- Comune di Sanfrè
- Sanfrè Location within Italy Sanfrè Location within Piedmont
- Coordinates: 44°45′N 7°48′E﻿ / ﻿44.750°N 7.800°E
- Country: Italy
- Region: Piedmont
- Province: Province of Cuneo (CN)
- Frazioni: Martini, Motta

Area
- • Total: 15.4 km^{2} (5.9 sq mi)

Population (Dec. 2004)
- • Total: 2,602
- • Density: 169/km^{2} (438/sq mi)
- Demonym: Sanfredesi
- Time zone: UTC+1 (CET)
- • Summer (DST): UTC+2 (CEST)
- Postal code: 12040
- Dialing code: 0172

= Sanfrè =

Sanfrè is a comune (municipality) in the Province of Cuneo in the Italian region Piedmont, located about 35 km south of Turin and about 45 km northeast of Cuneo.
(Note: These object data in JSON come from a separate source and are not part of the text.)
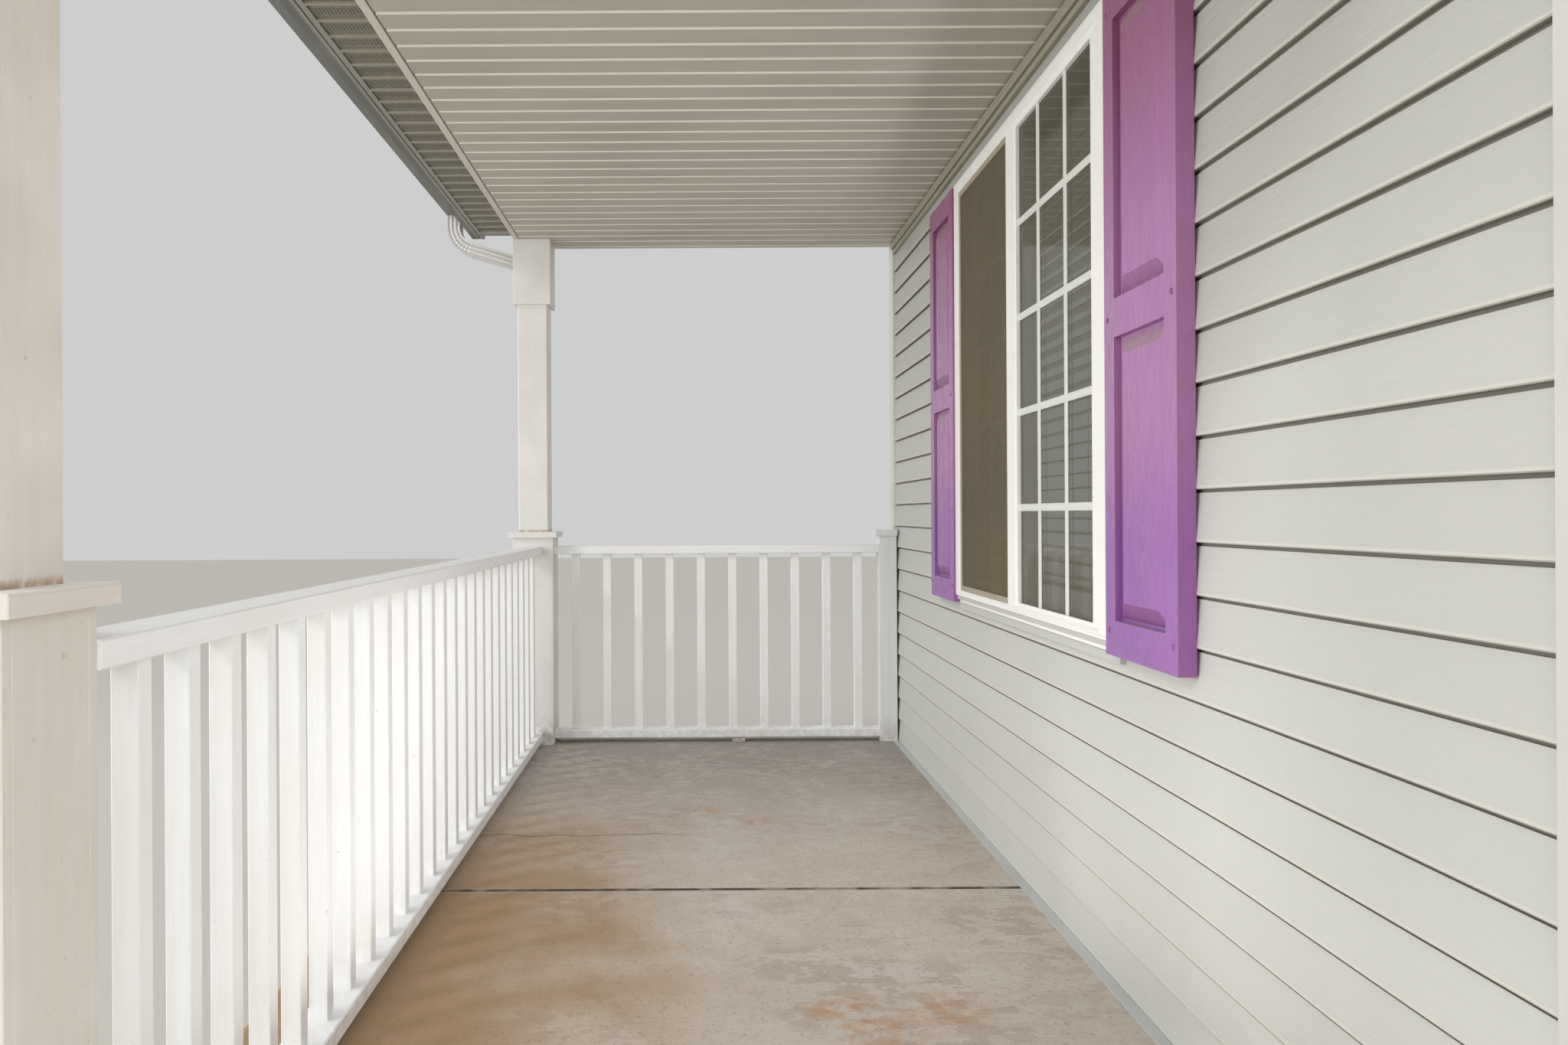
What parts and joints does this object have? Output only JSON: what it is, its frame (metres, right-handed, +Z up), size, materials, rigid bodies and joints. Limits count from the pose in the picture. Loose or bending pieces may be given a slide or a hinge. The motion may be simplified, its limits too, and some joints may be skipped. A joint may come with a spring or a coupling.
{
  "type": "front porch",
  "caption": "Railed front porch bay with boxed posts, concrete slab, ribbed ceiling, lean-to shingled roof, gutter and the sided house wall behind it with a shuttered slider window.",
  "frame": {"origin": "middle of the porch's box, on the ground under the slab", "axes": "+X along the porch from its railed end to its open end, +Y from the yard to the house, +Z up"},
  "size_m": [4.445, 2.346, 3.6573],
  "materials": {
    "slab_concrete": "broom-finished concrete, weathered and stained",
    "foundation_block": "rough parged masonry",
    "wall_lining": "flat painted board",
    "lap_siding": "light grey embossed siding, satin",
    "trim_board": "off-white coated trim, satin",
    "channel_trim": "greige coated sheet, satin",
    "window_frame": "white window profile, satin",
    "glass": "clear window glass",
    "screen_mesh": "dark woven insect screen",
    "blind_rail": "white enamel",
    "shutter_panel": "purple moulded panel with wood grain",
    "painted_wood": "white painted timber with dirt and scuffs",
    "soffit_sheet": "greige ribbed sheet, satin",
    "frieze_sheet": "greige coated sheet, satin",
    "framing_timber": "sawn softwood",
    "roof_sheathing": "strand board",
    "shingle": "mineral granules on felt",
    "flashing_sheet": "folded coated sheet",
    "fascia_sheet": "taupe coated sheet, satin",
    "gutter_sheet": "taupe coated gutter sheet",
    "downspout_sheet": "light grey corrugated pipe sheet"
  },
  "bodies": {
    "root": {"porch_slab": "slab_concrete", "foundation_wall": "foundation_block", "house_wall_far": "wall_lining", "house_wall_near": "wall_lining", "house_wall_below": "wall_lining", "house_wall_above": "wall_lining", "siding_far": "lap_siding", "siding_near": "lap_siding", "siding_below": "lap_siding", "siding_above": "lap_siding", "siding_base_trim": "trim_board", "ceiling_wall_channel": "channel_trim", "wall_corner_trim": "trim_board", "door_casing": "trim_board", "window_frame": "window_frame", "fixed_sash": "window_frame", "sliding_sash": "window_frame", "window_glass": "glass", "screen_frame": "window_frame", "screen_mesh": "screen_mesh", "window_sill": "window_frame", "blind_head_rail": "blind_rail", "window_inner_trim": "painted_wood", "shutter_far": "shutter_panel", "shutter_near": "shutter_panel", "corner_post_shaft": "painted_wood", "corner_post_sleeve": "painted_wood", "corner_post_cap": "painted_wood", "corner_post_capital": "painted_wood", "near_post_shaft": "painted_wood", "near_post_sleeve": "painted_wood", "near_post_cap": "painted_wood", "near_post_capital": "painted_wood", "wall_post": "painted_wood", "wall_post_cap": "painted_wood", "front_railing": "painted_wood", "end_railing": "painted_wood", "rail_foot": "painted_wood", "porch_ceiling": "soffit_sheet", "eave_soffit": "soffit_sheet", "frieze_board": "frieze_sheet", "end_frieze_board": "frieze_sheet", "porch_beam": "framing_timber", "roof_rafters": "framing_timber", "roof_deck": "roof_sheathing", "roof_shingles": "shingle", "wall_flashing": "flashing_sheet", "gable_far": "lap_siding", "gable_near": "lap_siding", "rake_board": "fascia_sheet", "fascia_board": "fascia_sheet", "gutter": "gutter_sheet", "downspout": "downspout_sheet", "downspout_straps": "downspout_sheet"}
  },
  "joints": []
}
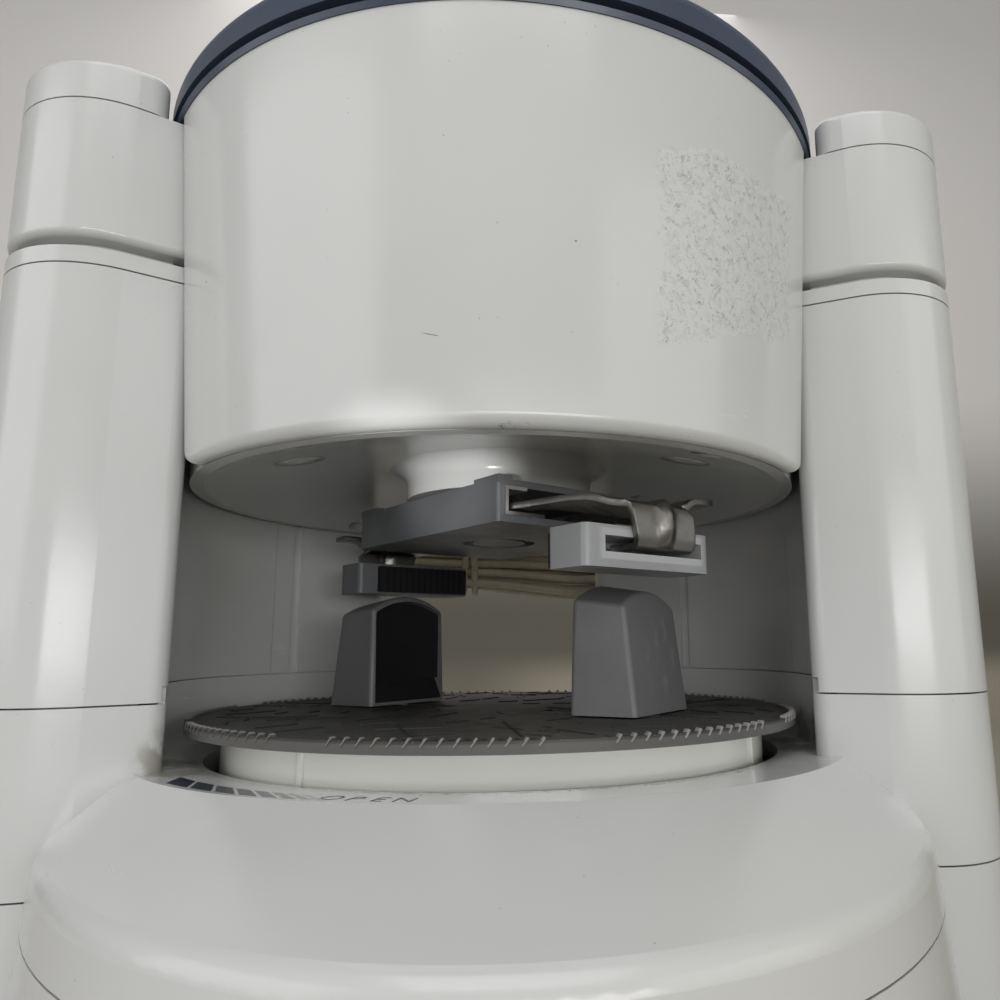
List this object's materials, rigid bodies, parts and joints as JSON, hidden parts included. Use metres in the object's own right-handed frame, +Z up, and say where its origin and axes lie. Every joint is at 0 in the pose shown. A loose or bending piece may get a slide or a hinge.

As of 31 December 2004, it had a population of 2,602 and an area of 15.4 km2.

The municipality of Sanfrè contains the frazioni (subdivisions, mainly villages and hamlets) Martini and Motta.

Sanfrè borders the following municipalities: Bra, Cavallermaggiore, Pocapaglia, Sommariva del Bosco, and Sommariva Perno.